══ COLLECTED MATERIAL ══
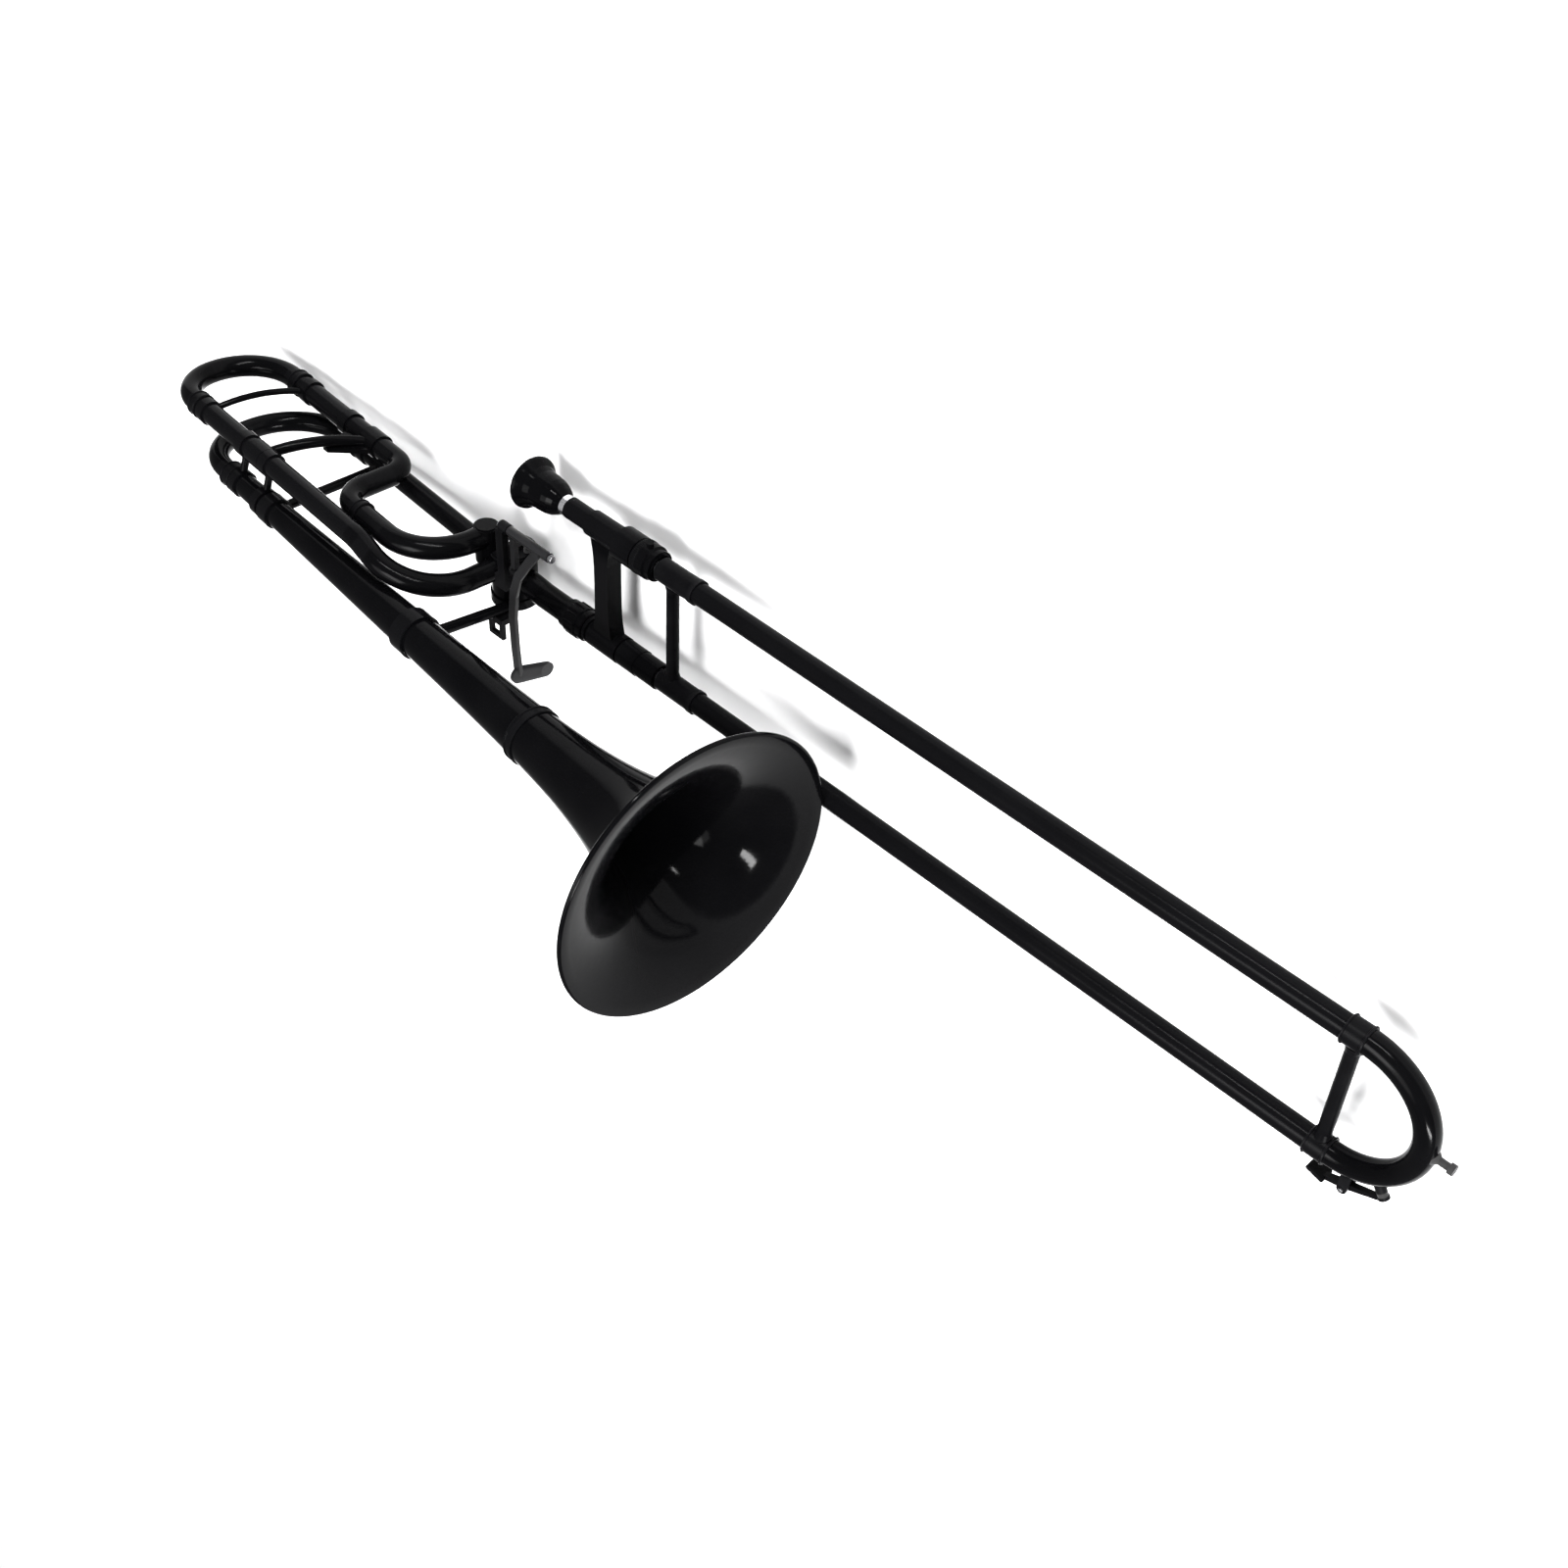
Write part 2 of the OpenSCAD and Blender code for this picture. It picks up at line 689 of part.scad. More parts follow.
module lock_nut() {
    len = nut_front - nut_back;
    color(black) placed() translate([nut_back + 0.4, 0, 0]) along_x() difference() {
        rotate_extrude() polygon([
            [thread_r + 0.32, 0], [11.6, 0], [12.6, 1], [12.6, 12], [11.6, 13],
            [11.6, len - 1.5], [10.8, len - 0.8], [thread_r + 0.32, len - 0.8]
        ]);
        for (turn = [0:30:330])
            rotate([0, 0, turn]) translate([13.4, 0, -1]) cylinder(h = 12, r = 1.9, $fn = 24);
    }
}

// ---------- inner slide ----------

inner_front = 515;
stocking_len = 90;
barrel_back = -50;
barrel_front = -12;
module inner_tube(from) {
    placed() translate([from, 0, 0]) {
        tube(inner_front - stocking_len - from, inner_r, inner_bore);
        translate([inner_front - stocking_len - from, 0, 0])
            tube(stocking_len, stocking_r, inner_bore);
    }
}

lead_back = -105;
lead_seat = -78;
module inner_tube_upper() {
    color(silver) upper_side() inner_tube(lead_seat);
}

module inner_tube_lower() {
    color(silver) inner_tube(nut_back + 3);
}

module lower_sleeve() {
    color(black) placed() translate([nut_front + 0.2, 0, 0]) {
        tube(barrel_back - nut_front - 0.2, 9, inner_r + 0.01);
        tube(3, 10.2, inner_r + 0.01);
    }
}

mouth_bore = 6.45;
module lead_receiver() {
    color(black) placed() upper_side() translate([lead_back, 0, 0]) {
        tube(lead_seat - lead_back, 8, mouth_bore);
        translate([lead_seat - lead_back, 0, 0])
            tube(barrel_back - lead_seat, 8, inner_r + 0.01);
    }
}

module receiver_ring() {
    color(silver) placed() upper_side() translate([lead_back - 5, 0, 0])
        tube(5, 7.6, mouth_bore);
}

grip_x = -67.5;
module grip_brace() {
    foot = 9.02;
    color(black) placed() difference() {
        union() {
            // Waisted grip with a foot on each tube
            translate([grip_x, 0, 0]) rotate([-90, 0, 0]) intersection() {
                linear_extrude(slide_gap) offset(4.5) square([17, 4], center = true);
                translate([0, 30, 0]) rotate([90, 0, 0]) linear_extrude(60) polygon(concat(
                    [for (i = [0:12]) [7 + 6 * pow(abs(i / 6 - 1), 4), slide_gap * i / 12]],
                    [for (i = [12:-1:0]) [-7 - 6 * pow(abs(i / 6 - 1), 4), slide_gap * i / 12]]
                ));
            }
            translate([grip_x - 14, 0, 0]) tube(30, 10.6, 8);
            upper_side() translate([grip_x - 14, 0, 0]) tube(30, 9.6, 7);
        }
        translate([grip_x - 40, 0, 0]) along_x() cylinder(h = 80, r = foot);
        upper_side() translate([grip_x - 40, 0, 0]) along_x() cylinder(h = 80, r = 8.01);
    }
}

barrel_r = 10.3;
lock_r = 12.6;
core_r = 8.7;
module barrel(r) {
    tube(18, r, inner_r + 0.01);
    translate([18, 0, 0]) tube(barrel_front - barrel_back - 18, core_r, 8.05);
}

module upper_barrel() {
    color(black) placed() upper_side() translate([barrel_back, 0, 0]) barrel(lock_r);
}

module lower_barrel() {
    color(black) placed() translate([barrel_back, 0, 0]) {
        barrel(barrel_r);
        translate([18, 0, 0]) tube(barrel_front - barrel_back - 18, barrel_r - 0.5, core_r);
    }
}

module slide_lock_ring() {
    color(black) placed() upper_side() translate([barrel_back + 18.4, 0, 0]) along_x()
        difference() {
            union() {
                rotate_extrude() polygon([
                    [core_r + 0.32, 0], [lock_r - 0.5, 0], [lock_r, 0.6], [lock_r, 13],
                    [lock_r - 1.4, 14], [lock_r - 1.4, 18.4], [core_r + 0.32, 18.4]
                ]);
                translate([0, 0, 9]) rotate([-90, 0, 0]) cylinder(h = 15, r = 2.6);
            }
            translate([0, 0, -1]) cylinder(h = 30, r = core_r + 0.32);
        }
}

// ---------- mouthpiece ----------

mouth_r = mouth_d / 2;
mouth_back = -149;
module mouthpiece() {
    color(black) placed() upper_side() translate([mouth_back, 0, 0]) along_x()
        rotate_extrude() polygon([
            [mouth_r - 6.6, 1], [mouth_r - 4.6, 0], [mouth_r - 2, 0], [mouth_r - 0.5, 1],
            [mouth_r, 2.8], [mouth_r - 0.5, 4.6], [mouth_r - 1.8, 6.4], [15.8, 9.4],
            [14.4, 14], [14, 20], [13.4, 26], [12.2, 30.4], [10.2, 34.5], [8.2, 37.4],
            [7.2, 38.6], [6.3, 38.8], [6.1, 40], [5.6, 64], [4.6, 64], [3.6, 36],
            [3.4, 31], [5.4, 27], [9, 20], [11.6, 11], [12.8, 5]
        ]);
}

// ---------- outer slide ----------

sleeve_r = 8.6;
module outer_sleeve() {
    placed() translate([sleeve_back, 0, 0]) {
        tube(sleeve_end - sleeve_back, sleeve_r, outer_r + 0.01);
        translate([sleeve_end - sleeve_back - 4, 0, 0]) tube(4, sleeve_r + 0.5, outer_r + 0.01);
    }
}

module outer_sleeve_upper() {
    color(black) upper_side() outer_sleeve();
}

module outer_sleeve_lower() {
    color(black) outer_sleeve();
}

module cross_rod(x, r, seat) {
    placed() difference() {
        union() {
            translate([x, 0, 0]) rotate([-90, 0, 0]) cylinder(h = slide_gap, r = r);
            for (side = [0, 1])
                translate([x, side * slide_gap, 0]) rotate([side ? 90 : -90, 0, 0])
                    cylinder(h = seat + 3.5, r1 = r + 2.6, r2 = r);
        }
        translate([x - 20, 0, 0]) along_x() cylinder(h = 40, r = seat);
        upper_side() translate([x - 20, 0, 0]) along_x() cylinder(h = 40, r = seat);
    }
}

module hand_brace() {
    color(black) cross_rod(0, 4.6, sleeve_r + 0.01);
}

tube_back = sleeve_back + 1;
module outer_tube() {
    placed() translate([tube_back, 0, 0]) tube(slide_len - tube_back, outer_r, outer_bore);
}

module outer_tube_upper() {
    color(black) upper_side() outer_tube();
}

module outer_tube_lower() {
    color(black) outer_tube();
}

ferrule_len = 14;
ferrule_r = 8.9;
module bow_ferrules() {
    color(dark) placed() for (y = [0, slide_gap])
        translate([slide_len - ferrule_len, y, 0]) ferrule(ferrule_len, ferrule_r, outer_r + 0.01);
}

module bow_brace() {
    color(black) cross_rod(slide_len - 7, 4.6, ferrule_r + 0.72);
}

module bow_ring(ro) {
    translate([slide_len, bow_r, 0]) rotate([0, 0, -90])
        rotate_extrude(angle = 180) translate([bow_r, 0]) circle(ro);
}

module slide_bow() {
    color(black) placed() translate([slide_len, bow_r, 0]) rotate([0, 0, -90])
        rotate_extrude(angle = 180) translate([bow_r, 0]) difference() {
            circle(bow_tube_r);
            circle(outer_bore);
        }
}

module bumper_knob() {
    color(rubber) placed() difference() {
        translate([bow_front - 1.5, bow_r, 0]) along_x() {
            cylinder(h = knob_len + 1.5, r = 2.4);
            cylinder(h = 3, r1 = 5, r2 = 2.4);
            translate([0, 0, knob_len - 2]) cylinder(h = 3.5, r = 3.5);
        }
        bow_ring(bow_tube_r + 0.01);
    }
}

// ---------- water key ----------

key_x = 566;
key_y = -15.5;
key_pin_r = 1.25;
ear_t = 2;
key_gap = 6.6;
nozzle_turn = 35;
nozzle_top = bow_tube_r + 5;
cork_len = 3;
// X points straight out of the bow where the spit hole is
module at_nozzle() {
    placed() translate([slide_len, bow_r, 0]) rotate([0, 0, nozzle_turn - 90])
        translate([bow_r, 0, 0]) children();
}

module water_key_posts() {
    color(dark) difference() {
        union() {
            placed() for (side = [-1, 1])
                translate([key_x, key_y, side * (key_gap + ear_t) / 2 - ear_t / 2]) {
                    cylinder(h = ear_t, r = 3.2);
                    translate([-3.2, 0, 0]) cube([6.4, -key_y, ear_t]);
                }
            at_nozzle() tube(nozzle_top, 3.4, 2);
        }
        placed() bow_ring(bow_tube_r + 0.01);
        placed() translate([key_x, key_y, -10]) cylinder(h = 20, r = key_pin_r + 0.01);
    }
}

module water_key_pin() {
    color(dark) placed() translate([key_x, key_y, -key_gap / 2 - ear_t - 1])
        cylinder(h = key_gap + 2 * ear_t + 2, r = key_pin_r);
}

// Flat bar of the key between two points, thicker at the first
module key_bar(a, b, ra, rb, wa, wb) {
    hull() {
        translate(a) cylinder(h = wa, r = ra, center = true, $fn = 32);
        translate(b) cylinder(h = wb, r = rb, center = true, $fn = 32);
    }
}

cup_at = bow_r + nozzle_top + cork_len + 2.2;
cup_x = slide_len + cup_at * sin(nozzle_turn);
cup_y = bow_r - cup_at * cos(nozzle_turn);
module water_key() {
    pivot = [key_x, key_y, 0];
    knee = [key_x - 13, key_y - 4.5, 0];
    tip = [key_x - 23, key_y - 4, 0];
    color(dark) difference() {
        union() {
            placed() {
                translate([key_x, key_y, 0]) cylinder(h = key_gap - 0.8, r = 3, center = true);
                key_bar(pivot, knee, 2.4, 1.6, 4, 4);
                key_bar(knee, tip, 1.6, 1.4, 10, 7);
                key_bar(pivot, [cup_x, cup_y, 0], 2.2, 0.9, 4, 4);
            }
            at_nozzle() translate([nozzle_top + cork_len + 0.1, 0, 0]) tube(1.8, 3.6, 0.5);
        }
        placed() translate([key_x, key_y, -10]) cylinder(h = 20, r = key_pin_r + 0.06);
    }
}

module water_key_cork() {
    color(rubber) at_nozzle() translate([nozzle_top + 0.1, 0, 0]) along_x()
        cylinder(h = cork_len, r = 3.2);
}

bell_flare();
bell_stem();
throat_ring();
stem_joint_ring();
neck_leg();
neck_leg_ring();
valve_casing();
valve_cap_lower();
valve_plate();
stop_bumpers();
rotor();
stop_arm();
neck_receiver();
lever_saddle();
lever_pin();
thumb_lever();
lever_link();
f_near_leg();
f_far_leg();
f_joint_rings();
f_arch_brace();
f_gusset_brace();
bell_brace_rear();
bell_brace_front();
leg_posts();
hand_bracket();
main_slide_bow();
main_slide_legs();
f_slide_bow();
f_slide_legs();
lock_nut();
lower_sleeve();
lead_receiver();
receiver_ring();
grip_brace();
upper_barrel();
lower_barrel();
inner_tube_upper();
inner_tube_lower();
slide_lock_ring();
mouthpiece();
outer_sleeve_upper();
outer_sleeve_lower();
hand_brace();
outer_tube_upper();
outer_tube_lower();
bow_ferrules();
bow_brace();
slide_bow();
bumper_knob();
water_key_posts();
water_key_pin();
water_key();
water_key_cork();
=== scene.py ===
import math

import bmesh
import bpy
from mathutils import Matrix, Vector


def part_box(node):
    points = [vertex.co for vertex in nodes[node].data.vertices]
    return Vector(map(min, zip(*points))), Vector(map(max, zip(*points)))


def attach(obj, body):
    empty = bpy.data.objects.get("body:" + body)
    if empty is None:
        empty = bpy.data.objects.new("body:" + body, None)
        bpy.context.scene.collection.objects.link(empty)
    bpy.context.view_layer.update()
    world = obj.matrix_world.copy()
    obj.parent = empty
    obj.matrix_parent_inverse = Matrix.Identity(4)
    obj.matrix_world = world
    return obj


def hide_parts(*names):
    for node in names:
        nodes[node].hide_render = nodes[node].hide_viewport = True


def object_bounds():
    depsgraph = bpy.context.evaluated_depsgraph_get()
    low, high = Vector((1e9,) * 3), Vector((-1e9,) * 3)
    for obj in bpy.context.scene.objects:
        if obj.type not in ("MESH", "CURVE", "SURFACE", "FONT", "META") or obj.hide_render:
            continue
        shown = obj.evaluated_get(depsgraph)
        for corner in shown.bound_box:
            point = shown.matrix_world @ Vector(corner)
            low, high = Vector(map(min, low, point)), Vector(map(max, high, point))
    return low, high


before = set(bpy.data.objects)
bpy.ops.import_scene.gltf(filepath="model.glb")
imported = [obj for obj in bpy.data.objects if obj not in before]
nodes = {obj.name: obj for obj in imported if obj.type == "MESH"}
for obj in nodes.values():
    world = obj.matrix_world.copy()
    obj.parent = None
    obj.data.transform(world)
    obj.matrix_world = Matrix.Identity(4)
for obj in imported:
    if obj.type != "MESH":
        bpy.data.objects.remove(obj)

cad_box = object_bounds()
MM = 0.001
X_AXIS = (1, 0, 0)
Y_AXIS = (0, 1, 0)
Z_AXIS = (0, 0, 1)


# ---------- camera ----------

CAMERA_PLACE = (0.760124, 0.918848, 0.767476)
CAMERA_RIGHT = (0.702872, 0.039592, -0.710214)
CAMERA_FORWARD = (-0.502736, -0.678698, -0.535374)
LENS = 46.758
SENSOR_WIDTH = 36.0
CLIP_NEAR = 0.05
CLIP_FAR = 60.0


def make_camera():
    """Looks down on the bell and the slide bow from the front left, rolled."""
    data = bpy.data.cameras.new("camera")
    data.lens = LENS
    data.sensor_width = SENSOR_WIDTH
    data.clip_start = CLIP_NEAR
    data.clip_end = CLIP_FAR
    cam = bpy.data.objects.new("camera", data)
    right = Vector(CAMERA_RIGHT).normalized()
    forward = Vector(CAMERA_FORWARD).normalized()
    up = right.cross(forward)
    turn = Matrix((right, up, -forward)).transposed().to_4x4()
    cam.matrix_world = Matrix.Translation(CAMERA_PLACE) @ turn
    bpy.context.scene.collection.objects.link(cam)
    bpy.context.scene.camera = cam


make_camera()


# ---------- materials ----------

# The colour sockets of a Mix node, which share their names with its other sockets
MIX_A = 6
MIX_B = 7
MIX_RESULT = 2

# Linear base colours. The plastic is nearly black, so its look comes from reflections
GLOSS_DARK = (0.0008, 0.0008, 0.001)
GLOSS_LIGHT = (0.0022, 0.0022, 0.0025)
GLOSS_EDGE = (0.0032, 0.0032, 0.0036)
SATIN_DARK = (0.0012, 0.0012, 0.0015)
SATIN_LIGHT = (0.0034, 0.0034, 0.0038)
SATIN_EDGE = (0.0055, 0.0055, 0.006)
RUBBER_DARK = (0.006, 0.006, 0.0065)
RUBBER_LIGHT = (0.013, 0.0125, 0.0125)
PAPER_DARK = (0.91, 0.91, 0.915)
PAPER_LIGHT = (0.94, 0.94, 0.945)
METAL_EDGE_GAIN = 1.35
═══
THE REQUEST
Take every line that includes the string "high" and copy it.

RESPONSE FOR THIS EXERCISE
    low, high = Vector((1e9,) * 3), Vector((-1e9,) * 3)
            low, high = Vector(map(min, low, point)), Vector(map(max, high, point))
    return low, high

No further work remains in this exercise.